When your concerns are not resolved through this process, your CAP representative can assist you with requesting an administrative review by a supervisor. Each state is different, but if your appeal is denied at this level then you can request your case to go to the Appeals Board. The Appeals Board is composed of appointees who are neutral, objective and have familiarity with federal and state rehabilitation laws and regulations. The board will make a decision, which is usually adopted by the VR agency.
Again, each state is different in its appeal process, so you need to check your state’s VR written materials or website for your student’s rights and remedies.
RIT is an exceptional college choice for deaf and hard-of-hearing students from all countries.
RIT provides excellent academic programs, outstanding access and support services, and diverse educational, social and personal development opportunities that you won't find anywhere else in the world.

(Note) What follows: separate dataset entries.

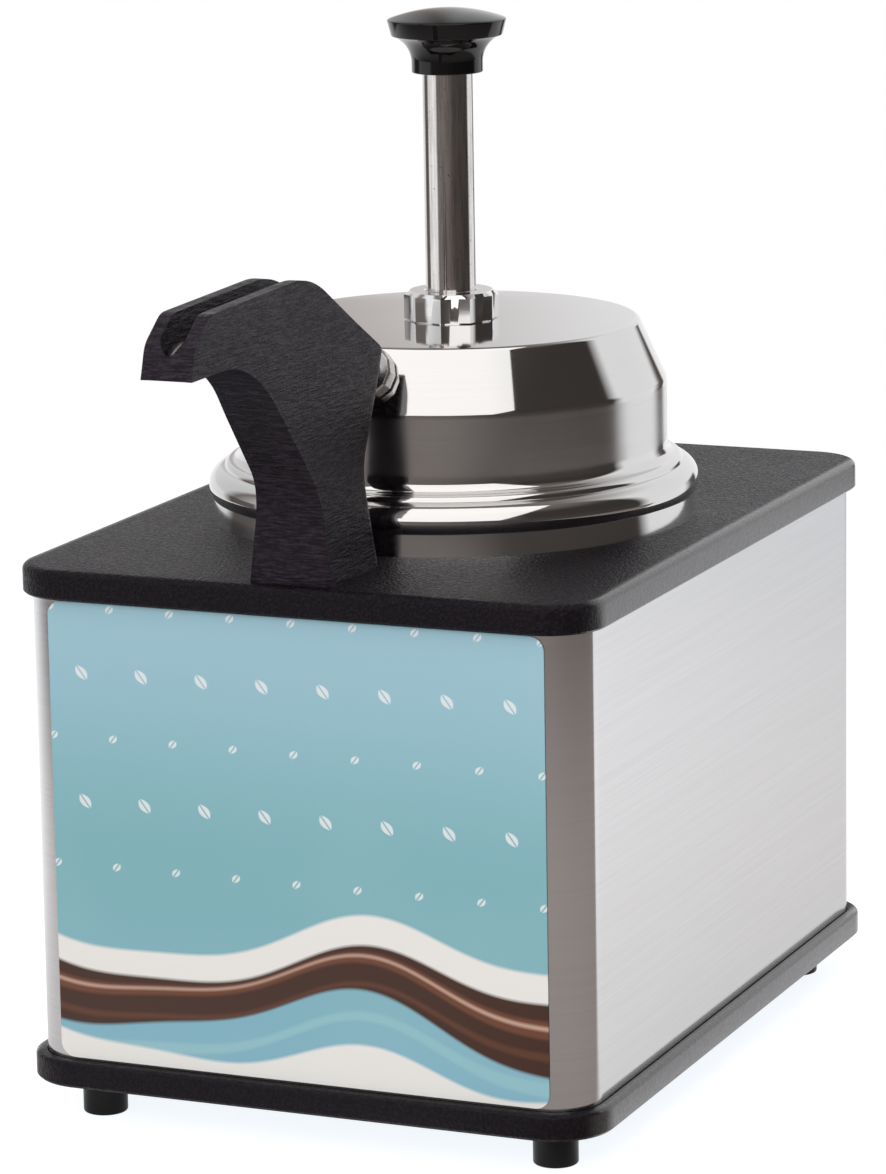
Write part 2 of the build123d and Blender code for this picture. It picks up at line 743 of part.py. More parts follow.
os.makedirs("parts", exist_ok=True)
to_origin = Pos(0, -(spout_tip_y + knob_end_y) / 2, 0)
for name, maker in makers.items():
    made = maker()
    if isinstance(made, list):
        shape = Compound(children=[to_origin * solid for solid in made])
    else:
        shape = to_origin * made
    shape.label = name
    export_step(shape, f"parts/{name}.step")
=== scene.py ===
import json
import math
import bmesh
import bpy
import numpy as np
from mathutils import Matrix, Vector


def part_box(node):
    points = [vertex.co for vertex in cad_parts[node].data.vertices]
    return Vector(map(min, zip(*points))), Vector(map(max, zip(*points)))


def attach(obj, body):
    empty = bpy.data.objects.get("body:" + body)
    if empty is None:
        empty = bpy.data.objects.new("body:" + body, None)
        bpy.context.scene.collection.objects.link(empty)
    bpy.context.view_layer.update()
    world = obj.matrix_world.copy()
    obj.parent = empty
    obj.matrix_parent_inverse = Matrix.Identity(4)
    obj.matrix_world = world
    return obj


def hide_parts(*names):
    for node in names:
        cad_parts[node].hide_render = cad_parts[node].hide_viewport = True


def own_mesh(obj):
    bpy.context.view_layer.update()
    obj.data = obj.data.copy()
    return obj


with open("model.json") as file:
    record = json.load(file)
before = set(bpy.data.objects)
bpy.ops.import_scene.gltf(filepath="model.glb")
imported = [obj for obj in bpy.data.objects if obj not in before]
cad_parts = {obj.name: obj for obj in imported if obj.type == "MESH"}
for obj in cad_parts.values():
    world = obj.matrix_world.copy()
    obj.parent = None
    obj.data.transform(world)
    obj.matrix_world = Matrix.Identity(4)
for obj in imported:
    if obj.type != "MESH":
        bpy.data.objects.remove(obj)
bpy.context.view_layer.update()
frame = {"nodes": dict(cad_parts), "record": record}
mm = 0.001
pole = 0.0004 * mm  # radius at an axis, small enough to be merged to one point


def boxOf(node):
    return [np.array(corner, float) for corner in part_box(node)]


def middleOf(node):
    low, high = boxOf(node)
    return (low + high) / 2


bodyLow, bodyHigh = boxOf("wrapper_shell")
coverLow, coverHigh = boxOf("top_cover")
lidLow, lidHigh = boxOf("lid_shell")
stemLow, stemHigh = boxOf("stem")
cabinetY = middleOf("wrapper_shell")[1]
pumpY = middleOf("stem")[1]
frontY = bodyLow[1]
backY = bodyHigh[1]


def roundedPath(points, radii, closed=False, steps=8):
    # straight runs joined by arcs: each corner is cut back by r*tan(turn/2) and filled with an arc of radius r
    points = np.asarray(points, float)
    count = len(points)
    found = []
    for i in range(count):
        here = points[i]
        r = radii[i]
        if r == 0 or (not closed and i in (0, count - 1)):
            found.append(here[None])
            continue
        back = points[i - 1] - here
        ahead = points[(i + 1) % count] - here
        back = back / np.linalg.norm(back)
        ahead = ahead / np.linalg.norm(ahead)
        half = math.acos(np.clip(back @ ahead, -1, 1)) / 2
        middle = here + (back + ahead) / np.linalg.norm(back + ahead) * r / math.sin(half)
        start = here + back * r / math.tan(half) - middle
        end = here + ahead * r / math.tan(half) - middle
        sweep = math.pi - 2 * half
        t = np.linspace(0, 1, steps + 1)[:, None]
        arc = (np.sin((1 - t) * sweep) * start + np.sin(t * sweep) * end) / math.sin(sweep)
        found.append(middle + arc)
    return np.concatenate(found)


def gridMesh(name, points, wrapRows=False, wrapColumns=False, sharp=35, caps=()):
    # a net of quads over a grid of points, closed round either way if asked
    rows, columns = points.shape[:2]
    i = np.arange(rows if wrapRows else rows - 1)
    j = np.arange(columns if wrapColumns else columns - 1)
    a, b = np.meshgrid(i, j, indexing="ij")
    a2 = (a + 1) % rows
    b2 = (b + 1) % columns
    quads = np.stack([a * columns + b, a * columns + b2, a2 * columns + b2, a2 * columns + b], -1).reshape(-1, 4)
    mesh = bpy.data.meshes.new(name)
    mesh.from_pydata(points.reshape(-1, 3).tolist(), [], quads.tolist() + list(caps))
    mesh.update()
    piece = bpy.data.objects.new(name, mesh)
    bpy.context.collection.objects.link(piece)
    tidy(piece, sharp)
    return piece


def tidy(piece, sharp=35, recalc=True):
    # doubles merged, faces turned outwards, shaded smooth but for the sharp edges
    work = bmesh.new()
    work.from_mesh(piece.data)
    bmesh.ops.remove_doubles(work, verts=work.verts, dist=2e-6)
    bmesh.ops.dissolve_degenerate(work, edges=work.edges, dist=1e-7)
    if recalc:
        bmesh.ops.recalc_face_normals(work, faces=work.faces)
    work.to_mesh(piece.data)
    work.free()
    mesh = piece.data
    mesh.polygons.foreach_set("use_smooth", np.ones(len(mesh.polygons), bool))
    mesh.set_sharp_from_angle(angle=math.radians(sharp))
    mesh.update()


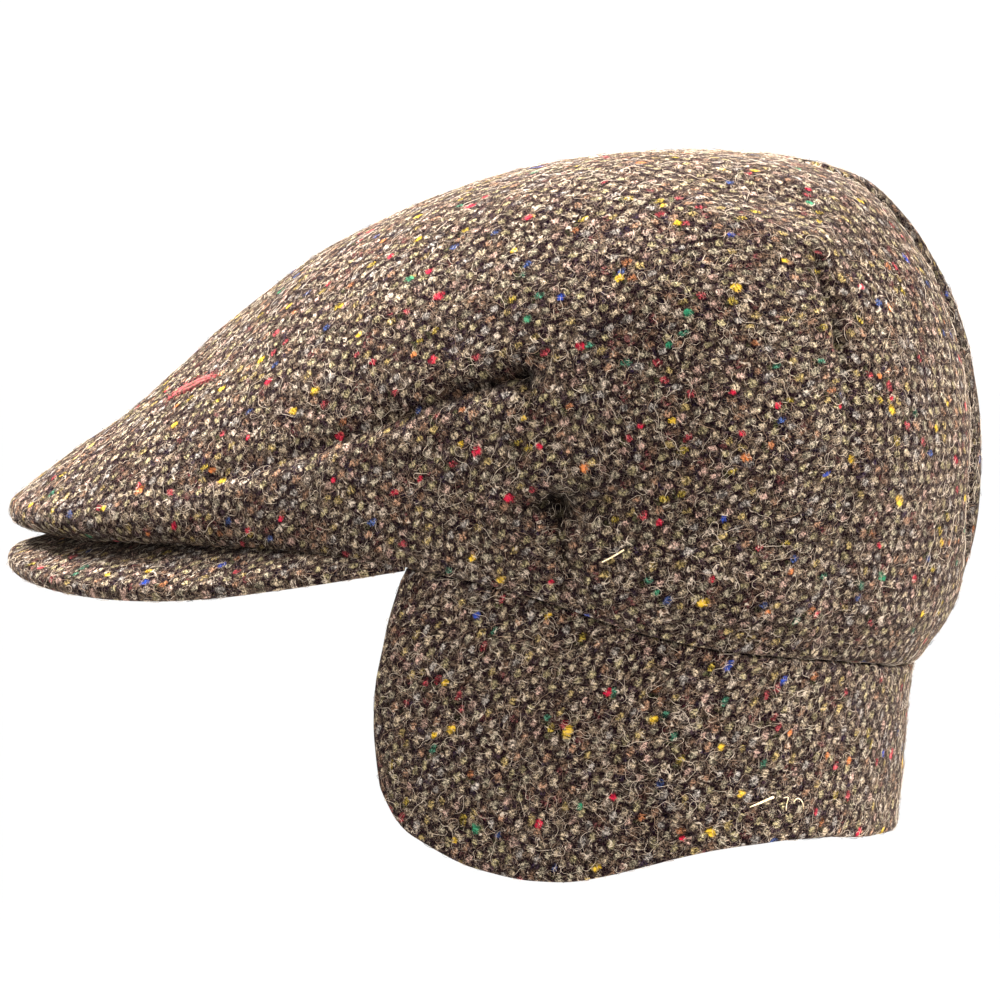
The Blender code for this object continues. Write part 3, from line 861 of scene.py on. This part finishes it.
def tweed(name, shift):
    """Coarse plain-woven tweed: light hairy nubs on dark yarn, with bright flecks and loose hairs."""
    f = Finish(name)
    at = f.node("ShaderNodeUVMap", {"uv_map": CLOTH_MAP}, {})[0]
    at = f.vector("ADD", at, (*shift, 0.0))
    wander = f.vector("SUBTRACT", f.grain(at, 0.10)["Color"], (0.5, 0.5, 0.5))
    ragged = f.vector("SUBTRACT", f.grain(at, 1.3, 2.0, 0.7)["Color"], (0.5, 0.5, 0.5))
    loose = f.vector("ADD", at, f.vector("MULTIPLY", wander, (WANDER, WANDER, 0)))
    loose = f.vector("ADD", loose, f.vector("MULTIPLY", ragged, (RAGGED, RAGGED, 0)))
    u, v, _ = f.parts(loose)

    # Fibres along the light yarn, and across it on the dark one
    streaks = f.smooth(f.grain(f.joined(u * 0.55, v * 1.6), 1.0, 1.0, 0.6, 0.5)["Fac"], 0.38, 0.62)
    crosses = f.smooth(f.grain(f.joined(u * 1.6, v * 0.5 + 40.0), 1.0, 1.0, 0.6, 0.4)["Fac"], 0.42, 0.66)

    # Light nubs, and darker ones of the crossing yarn half a step away
    lattice = f.joined((u + v) / (2 * CELL), (v - u) / (2 * CELL))
    tint, bright, size, reach = f.ovals(lattice, 0.16, CELL / NUB_HALF_WIDTH, CELL / NUB_HALF_LENGTH)
    reach = reach * (1.25 - size * 0.5) + (0.5 - streaks) * 0.6
    light = f.smooth(reach, 1.6, 0.2)
    between = f.vector("ADD", lattice, (0.5, 0.5, 0.0))
    across, along = CELL / UNDER_HALF_LENGTH, CELL / UNDER_HALF_WIDTH
    under_tint, under_bright, _, away = f.ovals(between, 0.3, across, along)
    low = f.smooth(away + (0.5 - crosses) * 0.8, 1.5, 0.2)

    # Fine hairs curling over both
    fibres = f.fibre_lines(at, 1.0, 0.060, 0.6)
    curls = f.fibre_lines(f.vector("ADD", at, (53.0, 29.0, 0)), 0.6, 0.040, 0.9)
    tangle = curls.or_more(fibres * 0.8)

    # Painted shade: each nub is darker towards its edges and brightest on its crown; its fibres show light,
    # partly the yarn's own tone and partly painted shade in the gaps between them
    hairy = streaks * 0.80 + tangle * 0.46 + 0.16
    yarn = f.darkened(f.palette(tint, YARN_COLOURS), (bright * 0.25 + 0.43) * hairy * (1.12 - reach * 0.36))
    dull = f.palette(under_tint, UNDER_COLOURS)
    dull = f.darkened(dull, (under_bright * 0.9 + 0.25) * (crosses + 0.05))
    ground = f.mix(low, DARK_YARN, dull)
    patchy = f.smooth(f.grain(at, 0.5, 1.0)["Fac"], 0.35, 0.65)
    ground = f.mix(tangle * (patchy * 0.5 + 0.12), ground, TAN_HAIR)
    # Fine noise over the whole cloth: partly the fibres' own grain, partly painted shade in the gaps between
    # them
    fine = f.smooth(f.grain(at, 2.2, 1.0, 0.6, 0.8)["Fac"], 0.34, 0.66)
    colour = f.darkened(f.mix(light, ground, yarn), fine + 0.19)

    # Bright flecks spun into the yarn
    spread = f.vector("MULTIPLY", loose, (1 / FLECK_SPACING, 1 / FLECK_SPACING, 0))
    across, along = FLECK_SPACING / FLECK_HALF_WIDTH, FLECK_SPACING / FLECK_HALF_LENGTH
    fleck_size, keep, hue, reach = f.ovals(spread, 1.0, across, along, turned=False)
    reach = reach * (fleck_size * 1.6 + 0.7) + (0.5 - streaks) * 0.5
    dyed = f.palette(hue, FLECK_COLOURS)
    # Painted shade: each fleck is darker towards its edge
    dyed = f.darkened(dyed, (streaks * 0.5 + tangle * 0.3 + 0.3) * (1.1 - reach * 0.4))
    fleck = f.smooth(reach, 1.6, 0.2) * (keep > 0.35)
    colour = f.mix(fleck * 0.88, colour, dyed)

    # Single pale hairs over everything
    long_hair = f.fibre_lines(f.vector("ADD", at, (91.0, 17.0, 0)), 0.40, 0.022, 1.0) * patchy
    colour = f.mix(long_hair * 0.7, colour, PALE_HAIR)

    # Painted shade: seams and the bottoms of sharp folds are darkened in the colour
    deep = f.node("ShaderNodeAttribute", {"attribute_name": FOLD_SHADE}, {})["Fac"]
    colour = f.darkened(colour, 1 - deep * 0.75)

    lift = light * 0.17 + low * 0.08 + fleck * 0.10 + long_hair * 0.14 + tangle * 0.14 + streaks * 0.08
    bump = f.node("ShaderNodeBump", {}, {"Strength": 1.0, "Distance": MM, "Height": lift})[0]
    fixed = {
        "Roughness": 1.0,
        "Specular IOR Level": 0.0,
        "Sheen Weight": 0.11,
        "Sheen Roughness": 0.25,
        "Sheen Tint": (1.0, 0.80, 0.67, 1),
    }
    return f.end(fixed, colour, bump)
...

If you're looking for a superior education and a truly unique college experience, you'll find it here at RIT/NTID.
Among RIT's 18,000 students are hundreds of international students, including nearly 100 deaf and hard-of-hearing students from countries in Africa, Asia, Europe, and North and South America.
RIT/NTID has welcomed students from countries around the world, including deaf and hard-of-hearing students from places like Australia, Bolivia, Canada, China, Czechoslovakia, Dominican Republic, Ethiopia, France, Germany, Greece, Haiti, Hong Kong, India, Japan, Mexico, Nigeria, Pakistan, Philippines, Russia, South Korea, Spain, Thailand, Uganda, United Kingdom, Vietnam, and others!